The required output is a word-for-word copy of the lines from the line bearing "Reconstruct the object" through the line bearing "from FreeCAD import Vector", inclusive, and no other lines.
— BEGIN Supplied material —
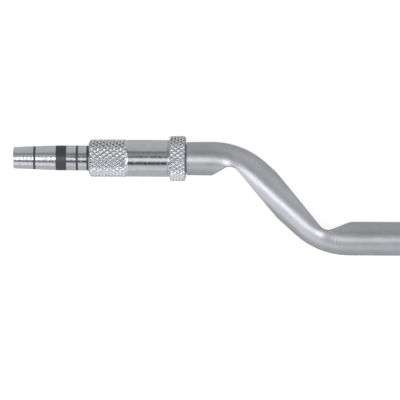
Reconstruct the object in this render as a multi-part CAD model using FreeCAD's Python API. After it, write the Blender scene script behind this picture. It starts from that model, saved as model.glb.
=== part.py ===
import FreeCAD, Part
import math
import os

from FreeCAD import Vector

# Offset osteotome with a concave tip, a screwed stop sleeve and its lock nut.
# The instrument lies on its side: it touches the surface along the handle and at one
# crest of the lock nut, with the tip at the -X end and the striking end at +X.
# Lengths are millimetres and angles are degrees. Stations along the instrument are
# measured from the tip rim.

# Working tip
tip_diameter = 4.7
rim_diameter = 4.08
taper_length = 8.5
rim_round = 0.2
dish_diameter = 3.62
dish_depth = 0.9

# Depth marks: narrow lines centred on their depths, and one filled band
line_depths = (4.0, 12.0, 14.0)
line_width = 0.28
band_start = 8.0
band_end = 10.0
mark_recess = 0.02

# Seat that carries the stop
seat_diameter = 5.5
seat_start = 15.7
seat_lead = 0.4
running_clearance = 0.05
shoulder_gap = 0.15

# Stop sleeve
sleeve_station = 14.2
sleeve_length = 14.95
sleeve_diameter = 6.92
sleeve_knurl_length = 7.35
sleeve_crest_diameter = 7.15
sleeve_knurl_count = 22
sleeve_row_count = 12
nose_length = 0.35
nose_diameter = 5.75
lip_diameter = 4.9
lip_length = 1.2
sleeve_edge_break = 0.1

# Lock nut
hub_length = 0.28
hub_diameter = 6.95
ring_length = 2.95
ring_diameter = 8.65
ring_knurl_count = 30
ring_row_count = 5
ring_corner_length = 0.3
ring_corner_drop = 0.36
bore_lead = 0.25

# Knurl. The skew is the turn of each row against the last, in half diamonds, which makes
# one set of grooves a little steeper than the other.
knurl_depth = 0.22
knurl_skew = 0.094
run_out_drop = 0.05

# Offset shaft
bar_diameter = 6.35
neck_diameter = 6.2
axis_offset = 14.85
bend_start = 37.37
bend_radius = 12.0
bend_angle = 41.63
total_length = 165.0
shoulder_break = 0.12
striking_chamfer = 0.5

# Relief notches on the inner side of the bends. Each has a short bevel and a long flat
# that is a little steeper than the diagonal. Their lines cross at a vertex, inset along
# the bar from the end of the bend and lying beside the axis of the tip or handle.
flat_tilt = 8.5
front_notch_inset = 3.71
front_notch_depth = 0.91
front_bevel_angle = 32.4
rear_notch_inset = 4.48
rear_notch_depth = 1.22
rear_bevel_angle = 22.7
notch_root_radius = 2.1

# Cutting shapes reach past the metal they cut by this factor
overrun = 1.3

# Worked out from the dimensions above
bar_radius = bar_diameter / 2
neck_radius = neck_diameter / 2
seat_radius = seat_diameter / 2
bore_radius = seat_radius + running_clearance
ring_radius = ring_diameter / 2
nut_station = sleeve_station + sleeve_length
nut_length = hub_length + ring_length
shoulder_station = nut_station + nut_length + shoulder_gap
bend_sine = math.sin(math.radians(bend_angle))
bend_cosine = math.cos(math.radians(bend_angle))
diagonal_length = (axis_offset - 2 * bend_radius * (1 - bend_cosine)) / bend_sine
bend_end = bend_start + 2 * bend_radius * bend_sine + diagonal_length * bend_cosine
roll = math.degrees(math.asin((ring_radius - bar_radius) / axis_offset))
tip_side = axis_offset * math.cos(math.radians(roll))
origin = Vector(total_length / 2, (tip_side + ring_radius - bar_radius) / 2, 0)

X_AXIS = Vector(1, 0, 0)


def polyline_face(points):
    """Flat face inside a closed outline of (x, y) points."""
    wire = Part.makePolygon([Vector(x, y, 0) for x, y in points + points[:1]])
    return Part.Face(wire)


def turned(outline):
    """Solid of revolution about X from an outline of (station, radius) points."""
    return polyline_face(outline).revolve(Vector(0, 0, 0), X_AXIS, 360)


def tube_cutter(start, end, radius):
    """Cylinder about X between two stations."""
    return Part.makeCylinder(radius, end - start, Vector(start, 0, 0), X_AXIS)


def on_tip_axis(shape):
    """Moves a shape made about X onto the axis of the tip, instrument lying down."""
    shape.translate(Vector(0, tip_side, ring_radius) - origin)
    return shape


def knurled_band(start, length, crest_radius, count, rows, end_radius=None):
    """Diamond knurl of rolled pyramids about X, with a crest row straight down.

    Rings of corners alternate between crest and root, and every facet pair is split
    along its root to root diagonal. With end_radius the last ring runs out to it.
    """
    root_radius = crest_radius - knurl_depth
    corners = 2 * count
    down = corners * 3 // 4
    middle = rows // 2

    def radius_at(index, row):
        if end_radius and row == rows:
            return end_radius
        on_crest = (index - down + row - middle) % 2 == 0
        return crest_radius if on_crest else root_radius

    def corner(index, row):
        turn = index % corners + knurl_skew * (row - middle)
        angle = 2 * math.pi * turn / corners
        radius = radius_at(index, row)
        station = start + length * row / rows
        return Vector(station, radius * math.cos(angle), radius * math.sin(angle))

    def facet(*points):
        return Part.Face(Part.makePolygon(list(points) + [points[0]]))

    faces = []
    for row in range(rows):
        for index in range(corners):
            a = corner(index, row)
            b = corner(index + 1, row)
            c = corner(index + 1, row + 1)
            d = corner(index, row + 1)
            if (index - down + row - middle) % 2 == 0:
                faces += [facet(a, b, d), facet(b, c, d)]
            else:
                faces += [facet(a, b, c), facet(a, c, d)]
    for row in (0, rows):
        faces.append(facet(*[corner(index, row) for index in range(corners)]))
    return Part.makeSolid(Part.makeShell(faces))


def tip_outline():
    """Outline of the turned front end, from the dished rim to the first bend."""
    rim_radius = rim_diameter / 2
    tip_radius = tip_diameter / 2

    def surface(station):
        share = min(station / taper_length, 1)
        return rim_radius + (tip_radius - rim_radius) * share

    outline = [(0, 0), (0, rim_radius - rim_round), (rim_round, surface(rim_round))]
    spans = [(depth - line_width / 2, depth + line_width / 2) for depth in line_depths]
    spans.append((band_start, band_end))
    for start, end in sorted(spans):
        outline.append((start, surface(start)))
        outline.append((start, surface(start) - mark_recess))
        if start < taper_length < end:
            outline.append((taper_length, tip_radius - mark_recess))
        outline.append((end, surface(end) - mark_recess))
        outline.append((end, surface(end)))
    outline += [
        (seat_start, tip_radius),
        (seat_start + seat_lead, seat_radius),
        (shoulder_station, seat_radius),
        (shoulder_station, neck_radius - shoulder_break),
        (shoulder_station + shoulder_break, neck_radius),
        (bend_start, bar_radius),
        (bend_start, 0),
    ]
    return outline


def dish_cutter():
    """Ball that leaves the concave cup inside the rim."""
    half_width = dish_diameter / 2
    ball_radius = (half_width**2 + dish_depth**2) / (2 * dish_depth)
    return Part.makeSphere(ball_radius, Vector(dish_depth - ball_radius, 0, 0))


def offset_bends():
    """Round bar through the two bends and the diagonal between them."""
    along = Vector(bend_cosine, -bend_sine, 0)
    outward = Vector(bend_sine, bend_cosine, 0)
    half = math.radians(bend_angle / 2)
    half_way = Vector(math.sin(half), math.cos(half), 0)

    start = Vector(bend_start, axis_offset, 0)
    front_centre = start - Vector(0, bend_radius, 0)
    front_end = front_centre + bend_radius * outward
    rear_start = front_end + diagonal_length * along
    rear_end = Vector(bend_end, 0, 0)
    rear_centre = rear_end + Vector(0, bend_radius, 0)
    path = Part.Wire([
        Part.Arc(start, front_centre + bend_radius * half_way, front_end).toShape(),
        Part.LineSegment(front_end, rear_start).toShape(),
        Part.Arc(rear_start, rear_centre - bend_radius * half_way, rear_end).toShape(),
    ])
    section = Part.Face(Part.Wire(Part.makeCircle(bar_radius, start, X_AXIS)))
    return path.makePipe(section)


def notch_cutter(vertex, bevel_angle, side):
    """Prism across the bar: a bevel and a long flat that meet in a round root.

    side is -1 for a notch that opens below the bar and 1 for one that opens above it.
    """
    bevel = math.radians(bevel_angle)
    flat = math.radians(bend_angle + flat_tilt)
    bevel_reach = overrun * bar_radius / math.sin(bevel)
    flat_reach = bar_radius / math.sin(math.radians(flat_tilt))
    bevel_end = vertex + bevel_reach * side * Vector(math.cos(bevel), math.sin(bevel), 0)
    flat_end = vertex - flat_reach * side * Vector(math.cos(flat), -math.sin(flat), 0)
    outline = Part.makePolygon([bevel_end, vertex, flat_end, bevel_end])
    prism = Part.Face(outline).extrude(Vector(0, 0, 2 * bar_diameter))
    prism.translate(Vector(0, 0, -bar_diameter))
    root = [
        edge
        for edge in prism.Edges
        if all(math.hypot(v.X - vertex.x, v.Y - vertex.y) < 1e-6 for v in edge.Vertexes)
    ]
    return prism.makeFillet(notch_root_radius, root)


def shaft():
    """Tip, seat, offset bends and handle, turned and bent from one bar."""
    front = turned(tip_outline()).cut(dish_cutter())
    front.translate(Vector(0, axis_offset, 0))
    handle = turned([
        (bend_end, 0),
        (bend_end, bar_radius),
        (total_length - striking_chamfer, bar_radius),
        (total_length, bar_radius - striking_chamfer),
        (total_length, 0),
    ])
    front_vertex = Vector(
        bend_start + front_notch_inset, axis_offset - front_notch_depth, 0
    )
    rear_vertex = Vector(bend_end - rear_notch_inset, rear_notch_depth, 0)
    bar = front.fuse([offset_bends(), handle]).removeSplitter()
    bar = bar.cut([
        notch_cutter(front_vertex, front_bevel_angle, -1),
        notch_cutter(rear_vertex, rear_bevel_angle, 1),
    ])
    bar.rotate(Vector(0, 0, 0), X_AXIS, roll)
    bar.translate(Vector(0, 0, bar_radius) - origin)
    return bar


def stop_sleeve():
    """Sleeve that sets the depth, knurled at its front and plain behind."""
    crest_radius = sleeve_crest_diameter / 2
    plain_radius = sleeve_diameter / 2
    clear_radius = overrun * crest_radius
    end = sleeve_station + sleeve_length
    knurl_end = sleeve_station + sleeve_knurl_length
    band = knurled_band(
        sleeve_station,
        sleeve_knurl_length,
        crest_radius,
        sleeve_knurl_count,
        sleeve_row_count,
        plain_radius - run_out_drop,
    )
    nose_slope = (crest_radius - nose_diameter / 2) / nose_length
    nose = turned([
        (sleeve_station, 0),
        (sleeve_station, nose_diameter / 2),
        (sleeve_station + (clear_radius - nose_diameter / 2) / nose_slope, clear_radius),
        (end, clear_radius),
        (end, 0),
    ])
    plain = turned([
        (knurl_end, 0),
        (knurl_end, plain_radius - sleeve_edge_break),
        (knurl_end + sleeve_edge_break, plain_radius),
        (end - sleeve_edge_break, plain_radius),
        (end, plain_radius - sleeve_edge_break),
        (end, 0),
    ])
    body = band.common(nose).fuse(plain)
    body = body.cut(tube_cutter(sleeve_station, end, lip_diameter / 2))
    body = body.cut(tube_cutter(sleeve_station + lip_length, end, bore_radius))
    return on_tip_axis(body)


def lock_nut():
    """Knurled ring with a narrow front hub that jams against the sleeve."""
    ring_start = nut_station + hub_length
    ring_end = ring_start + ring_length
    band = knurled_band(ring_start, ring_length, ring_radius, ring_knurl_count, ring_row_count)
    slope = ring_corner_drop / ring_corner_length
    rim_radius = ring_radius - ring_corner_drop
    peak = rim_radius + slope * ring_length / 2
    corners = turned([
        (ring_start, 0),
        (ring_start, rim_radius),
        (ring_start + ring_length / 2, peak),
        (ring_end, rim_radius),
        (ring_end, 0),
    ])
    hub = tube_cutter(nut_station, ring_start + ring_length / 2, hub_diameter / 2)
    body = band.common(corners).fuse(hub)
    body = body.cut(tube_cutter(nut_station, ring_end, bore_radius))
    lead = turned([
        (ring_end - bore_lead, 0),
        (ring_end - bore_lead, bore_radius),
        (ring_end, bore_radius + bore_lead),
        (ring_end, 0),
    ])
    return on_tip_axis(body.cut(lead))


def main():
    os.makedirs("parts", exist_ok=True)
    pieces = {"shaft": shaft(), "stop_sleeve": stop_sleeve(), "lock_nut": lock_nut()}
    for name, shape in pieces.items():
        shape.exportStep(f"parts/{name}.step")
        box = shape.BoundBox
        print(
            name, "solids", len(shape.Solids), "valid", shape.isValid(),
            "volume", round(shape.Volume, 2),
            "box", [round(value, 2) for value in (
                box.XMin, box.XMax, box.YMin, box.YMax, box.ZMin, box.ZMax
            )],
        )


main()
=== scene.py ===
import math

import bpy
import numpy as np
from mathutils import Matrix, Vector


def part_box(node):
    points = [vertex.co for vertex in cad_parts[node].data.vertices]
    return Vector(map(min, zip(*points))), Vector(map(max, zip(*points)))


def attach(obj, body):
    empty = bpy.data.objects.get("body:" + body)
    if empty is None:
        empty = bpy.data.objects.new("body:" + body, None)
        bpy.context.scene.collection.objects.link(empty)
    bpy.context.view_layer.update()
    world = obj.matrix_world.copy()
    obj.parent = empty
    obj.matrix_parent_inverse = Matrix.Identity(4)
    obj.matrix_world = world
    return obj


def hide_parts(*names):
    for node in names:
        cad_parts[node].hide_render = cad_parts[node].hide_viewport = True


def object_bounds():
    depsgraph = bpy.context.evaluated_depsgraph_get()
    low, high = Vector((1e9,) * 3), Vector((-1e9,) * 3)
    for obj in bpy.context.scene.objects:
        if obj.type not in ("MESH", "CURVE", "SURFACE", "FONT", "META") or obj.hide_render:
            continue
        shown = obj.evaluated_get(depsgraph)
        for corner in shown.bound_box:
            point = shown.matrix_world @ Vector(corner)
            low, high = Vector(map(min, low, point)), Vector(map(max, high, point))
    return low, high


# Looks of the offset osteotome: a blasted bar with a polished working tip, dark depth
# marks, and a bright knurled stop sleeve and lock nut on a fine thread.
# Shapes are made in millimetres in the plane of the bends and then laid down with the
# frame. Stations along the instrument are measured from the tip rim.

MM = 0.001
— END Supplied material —
— BEGIN Supplied material —
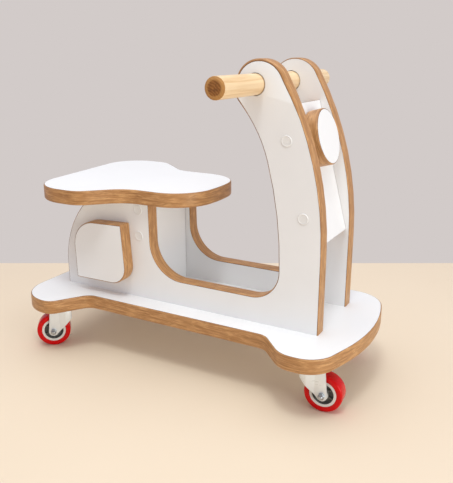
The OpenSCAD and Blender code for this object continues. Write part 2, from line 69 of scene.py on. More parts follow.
— END Supplied material —
> Complete output
Reconstruct the object in this render as a multi-part CAD model using FreeCAD's Python API. After it, write the Blender scene script behind this picture. It starts from that model, saved as model.glb.
=== part.py ===
import FreeCAD, Part
import math
import os

from FreeCAD import Vector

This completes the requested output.